Source material.
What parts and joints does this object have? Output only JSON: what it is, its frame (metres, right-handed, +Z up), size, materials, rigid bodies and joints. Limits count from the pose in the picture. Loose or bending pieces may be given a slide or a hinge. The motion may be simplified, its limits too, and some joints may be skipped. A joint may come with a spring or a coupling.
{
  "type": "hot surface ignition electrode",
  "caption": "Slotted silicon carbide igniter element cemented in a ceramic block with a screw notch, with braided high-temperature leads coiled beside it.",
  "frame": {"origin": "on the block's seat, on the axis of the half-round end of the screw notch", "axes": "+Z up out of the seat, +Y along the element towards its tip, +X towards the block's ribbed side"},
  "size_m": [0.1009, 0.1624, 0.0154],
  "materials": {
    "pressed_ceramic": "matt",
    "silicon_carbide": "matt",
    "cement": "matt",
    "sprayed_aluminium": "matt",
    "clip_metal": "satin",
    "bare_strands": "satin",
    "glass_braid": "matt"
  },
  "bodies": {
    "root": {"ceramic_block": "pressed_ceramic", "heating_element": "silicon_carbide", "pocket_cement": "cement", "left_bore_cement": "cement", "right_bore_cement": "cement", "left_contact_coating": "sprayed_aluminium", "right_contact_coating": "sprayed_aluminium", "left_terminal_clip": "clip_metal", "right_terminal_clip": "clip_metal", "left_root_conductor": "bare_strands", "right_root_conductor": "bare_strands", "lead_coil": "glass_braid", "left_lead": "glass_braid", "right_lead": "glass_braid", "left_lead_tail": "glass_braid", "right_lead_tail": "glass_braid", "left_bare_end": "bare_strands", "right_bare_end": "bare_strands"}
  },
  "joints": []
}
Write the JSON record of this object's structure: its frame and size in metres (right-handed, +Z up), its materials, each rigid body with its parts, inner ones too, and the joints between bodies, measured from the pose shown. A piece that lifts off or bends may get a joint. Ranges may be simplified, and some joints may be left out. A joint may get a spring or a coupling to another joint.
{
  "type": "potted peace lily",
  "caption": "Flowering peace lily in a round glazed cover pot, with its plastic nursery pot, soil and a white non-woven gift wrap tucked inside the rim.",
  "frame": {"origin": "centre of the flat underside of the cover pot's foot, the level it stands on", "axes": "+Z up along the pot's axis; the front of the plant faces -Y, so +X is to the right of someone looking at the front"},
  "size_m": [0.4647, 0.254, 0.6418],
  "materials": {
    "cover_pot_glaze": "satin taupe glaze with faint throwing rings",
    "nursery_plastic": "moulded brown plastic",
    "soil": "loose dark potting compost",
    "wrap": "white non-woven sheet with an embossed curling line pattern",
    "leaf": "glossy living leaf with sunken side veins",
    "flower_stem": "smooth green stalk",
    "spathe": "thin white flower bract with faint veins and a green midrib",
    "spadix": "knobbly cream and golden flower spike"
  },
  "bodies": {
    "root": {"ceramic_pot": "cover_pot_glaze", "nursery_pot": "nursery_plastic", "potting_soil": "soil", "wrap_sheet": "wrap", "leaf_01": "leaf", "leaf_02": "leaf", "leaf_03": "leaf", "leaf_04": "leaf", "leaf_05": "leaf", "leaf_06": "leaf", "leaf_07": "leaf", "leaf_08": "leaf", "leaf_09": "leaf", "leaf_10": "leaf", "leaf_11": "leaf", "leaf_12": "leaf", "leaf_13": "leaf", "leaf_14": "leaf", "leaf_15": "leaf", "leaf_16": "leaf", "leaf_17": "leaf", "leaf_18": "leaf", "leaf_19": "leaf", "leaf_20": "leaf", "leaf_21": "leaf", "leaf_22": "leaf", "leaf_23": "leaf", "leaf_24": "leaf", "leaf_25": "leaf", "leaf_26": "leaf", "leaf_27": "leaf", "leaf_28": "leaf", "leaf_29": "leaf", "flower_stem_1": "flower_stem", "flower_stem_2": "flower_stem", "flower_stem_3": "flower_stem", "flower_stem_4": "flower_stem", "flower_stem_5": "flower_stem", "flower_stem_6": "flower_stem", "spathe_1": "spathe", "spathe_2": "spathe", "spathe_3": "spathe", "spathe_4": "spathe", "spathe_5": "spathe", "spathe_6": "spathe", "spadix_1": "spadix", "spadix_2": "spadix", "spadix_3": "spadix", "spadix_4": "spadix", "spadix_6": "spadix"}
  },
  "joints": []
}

--

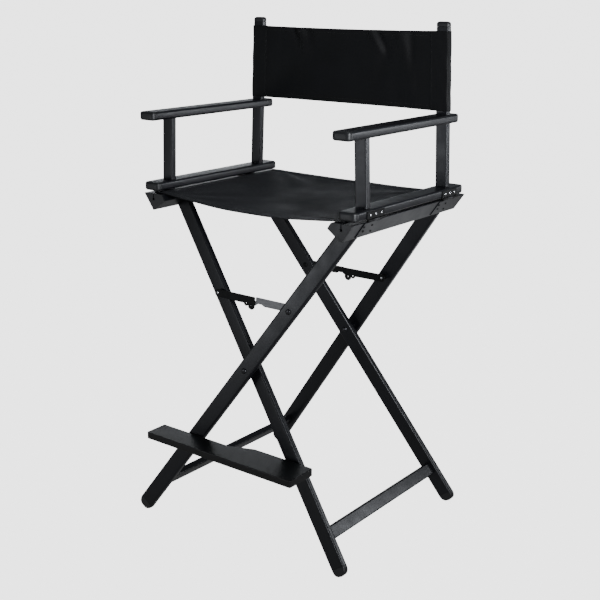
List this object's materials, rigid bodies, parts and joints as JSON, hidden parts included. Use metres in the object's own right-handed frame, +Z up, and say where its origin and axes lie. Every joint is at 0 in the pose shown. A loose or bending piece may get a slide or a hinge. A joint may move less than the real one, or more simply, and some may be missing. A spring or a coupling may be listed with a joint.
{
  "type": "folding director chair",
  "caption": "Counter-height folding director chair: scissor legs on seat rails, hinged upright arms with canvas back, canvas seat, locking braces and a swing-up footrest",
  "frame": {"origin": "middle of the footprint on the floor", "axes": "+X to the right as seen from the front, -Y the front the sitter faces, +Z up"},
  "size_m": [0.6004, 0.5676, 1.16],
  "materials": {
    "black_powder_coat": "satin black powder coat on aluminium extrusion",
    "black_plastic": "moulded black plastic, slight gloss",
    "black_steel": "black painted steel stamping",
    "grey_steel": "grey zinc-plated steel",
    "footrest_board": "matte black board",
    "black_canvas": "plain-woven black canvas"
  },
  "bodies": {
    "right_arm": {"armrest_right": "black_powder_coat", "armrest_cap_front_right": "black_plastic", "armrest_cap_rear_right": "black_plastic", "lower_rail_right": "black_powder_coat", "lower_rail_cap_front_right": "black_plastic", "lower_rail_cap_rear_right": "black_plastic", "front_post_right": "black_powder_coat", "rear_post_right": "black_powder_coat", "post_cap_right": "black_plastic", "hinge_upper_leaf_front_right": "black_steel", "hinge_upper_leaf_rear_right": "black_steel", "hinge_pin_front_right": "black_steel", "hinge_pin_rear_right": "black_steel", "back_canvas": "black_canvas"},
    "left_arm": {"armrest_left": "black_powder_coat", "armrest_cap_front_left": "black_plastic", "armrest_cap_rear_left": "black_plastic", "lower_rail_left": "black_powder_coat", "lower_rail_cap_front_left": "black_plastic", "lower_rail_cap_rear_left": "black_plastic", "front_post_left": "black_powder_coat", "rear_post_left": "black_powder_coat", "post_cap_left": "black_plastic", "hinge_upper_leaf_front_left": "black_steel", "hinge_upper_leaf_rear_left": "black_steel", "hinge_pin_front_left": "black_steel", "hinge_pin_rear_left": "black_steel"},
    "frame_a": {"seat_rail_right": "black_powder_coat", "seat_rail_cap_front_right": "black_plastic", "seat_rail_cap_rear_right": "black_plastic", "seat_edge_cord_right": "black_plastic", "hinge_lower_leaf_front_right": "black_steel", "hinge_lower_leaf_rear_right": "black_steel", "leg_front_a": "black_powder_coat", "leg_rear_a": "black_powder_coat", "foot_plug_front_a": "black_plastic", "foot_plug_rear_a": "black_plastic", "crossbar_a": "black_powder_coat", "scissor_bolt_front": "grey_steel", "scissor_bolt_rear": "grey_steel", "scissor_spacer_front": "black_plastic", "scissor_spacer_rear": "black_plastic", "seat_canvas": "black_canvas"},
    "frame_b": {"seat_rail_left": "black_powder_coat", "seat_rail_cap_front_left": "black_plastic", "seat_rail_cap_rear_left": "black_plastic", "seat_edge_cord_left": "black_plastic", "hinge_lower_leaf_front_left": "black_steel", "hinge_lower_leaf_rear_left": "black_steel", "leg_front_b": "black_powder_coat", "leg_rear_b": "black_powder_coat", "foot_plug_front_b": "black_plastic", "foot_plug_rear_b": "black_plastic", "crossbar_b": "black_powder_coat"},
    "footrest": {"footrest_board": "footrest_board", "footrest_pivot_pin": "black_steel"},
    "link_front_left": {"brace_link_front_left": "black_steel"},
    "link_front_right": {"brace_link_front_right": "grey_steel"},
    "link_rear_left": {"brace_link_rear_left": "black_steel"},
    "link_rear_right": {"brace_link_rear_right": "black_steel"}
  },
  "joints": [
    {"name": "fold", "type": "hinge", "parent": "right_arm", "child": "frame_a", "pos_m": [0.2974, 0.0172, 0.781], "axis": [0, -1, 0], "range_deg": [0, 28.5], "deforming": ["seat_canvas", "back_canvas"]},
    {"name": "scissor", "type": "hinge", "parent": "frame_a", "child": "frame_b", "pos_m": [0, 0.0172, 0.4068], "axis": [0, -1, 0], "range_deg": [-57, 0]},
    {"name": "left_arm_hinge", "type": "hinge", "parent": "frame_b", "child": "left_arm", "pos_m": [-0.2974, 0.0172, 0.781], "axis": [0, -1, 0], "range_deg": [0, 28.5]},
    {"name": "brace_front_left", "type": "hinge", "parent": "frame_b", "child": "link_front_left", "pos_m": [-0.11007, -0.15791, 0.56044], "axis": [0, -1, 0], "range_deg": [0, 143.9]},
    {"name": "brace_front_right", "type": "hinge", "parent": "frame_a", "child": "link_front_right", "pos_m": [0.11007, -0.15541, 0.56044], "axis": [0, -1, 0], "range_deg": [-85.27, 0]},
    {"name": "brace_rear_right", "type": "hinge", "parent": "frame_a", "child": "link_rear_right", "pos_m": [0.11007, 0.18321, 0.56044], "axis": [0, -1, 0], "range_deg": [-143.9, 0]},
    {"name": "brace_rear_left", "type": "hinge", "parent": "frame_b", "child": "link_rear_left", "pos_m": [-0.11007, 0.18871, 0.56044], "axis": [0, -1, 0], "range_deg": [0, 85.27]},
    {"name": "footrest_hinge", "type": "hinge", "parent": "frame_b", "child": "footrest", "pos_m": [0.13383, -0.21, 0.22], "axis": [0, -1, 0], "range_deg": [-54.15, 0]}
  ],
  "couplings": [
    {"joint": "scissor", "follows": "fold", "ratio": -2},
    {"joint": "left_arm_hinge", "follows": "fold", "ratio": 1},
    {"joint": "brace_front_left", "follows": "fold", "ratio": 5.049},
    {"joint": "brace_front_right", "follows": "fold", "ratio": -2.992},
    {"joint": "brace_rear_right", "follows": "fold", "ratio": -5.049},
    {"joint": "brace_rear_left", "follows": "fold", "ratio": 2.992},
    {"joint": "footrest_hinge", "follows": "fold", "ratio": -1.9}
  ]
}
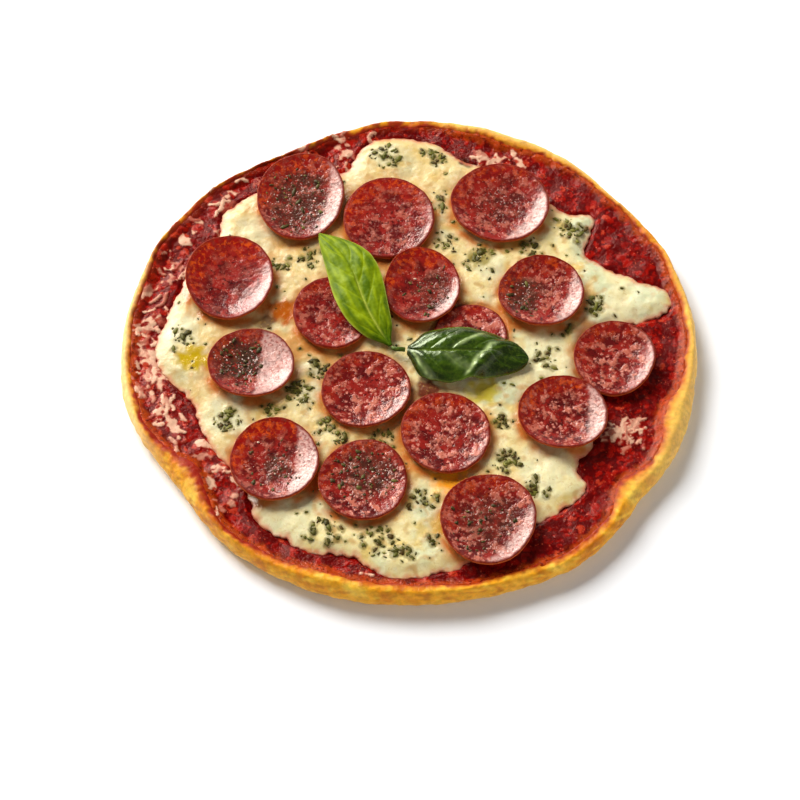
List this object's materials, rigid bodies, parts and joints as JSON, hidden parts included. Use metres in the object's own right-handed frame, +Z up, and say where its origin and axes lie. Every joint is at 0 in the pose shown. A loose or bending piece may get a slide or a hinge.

...

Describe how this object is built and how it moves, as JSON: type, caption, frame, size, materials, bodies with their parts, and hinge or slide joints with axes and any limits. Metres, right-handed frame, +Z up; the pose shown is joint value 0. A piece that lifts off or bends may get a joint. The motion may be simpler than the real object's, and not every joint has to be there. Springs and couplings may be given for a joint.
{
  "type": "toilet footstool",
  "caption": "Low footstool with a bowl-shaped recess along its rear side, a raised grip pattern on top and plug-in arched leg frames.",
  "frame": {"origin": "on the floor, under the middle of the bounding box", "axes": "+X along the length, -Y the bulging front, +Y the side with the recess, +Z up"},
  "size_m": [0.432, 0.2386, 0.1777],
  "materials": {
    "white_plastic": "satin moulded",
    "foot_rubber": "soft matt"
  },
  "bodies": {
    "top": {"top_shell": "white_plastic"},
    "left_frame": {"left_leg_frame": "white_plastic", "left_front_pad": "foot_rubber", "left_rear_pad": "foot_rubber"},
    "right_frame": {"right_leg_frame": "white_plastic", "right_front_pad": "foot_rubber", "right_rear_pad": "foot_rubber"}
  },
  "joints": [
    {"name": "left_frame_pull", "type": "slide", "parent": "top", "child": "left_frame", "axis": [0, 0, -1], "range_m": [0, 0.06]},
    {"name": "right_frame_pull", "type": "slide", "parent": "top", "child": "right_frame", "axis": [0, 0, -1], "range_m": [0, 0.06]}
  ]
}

What to produce. Report how many lines of the records above contain the word "from", and give only that number.

Completed task. 3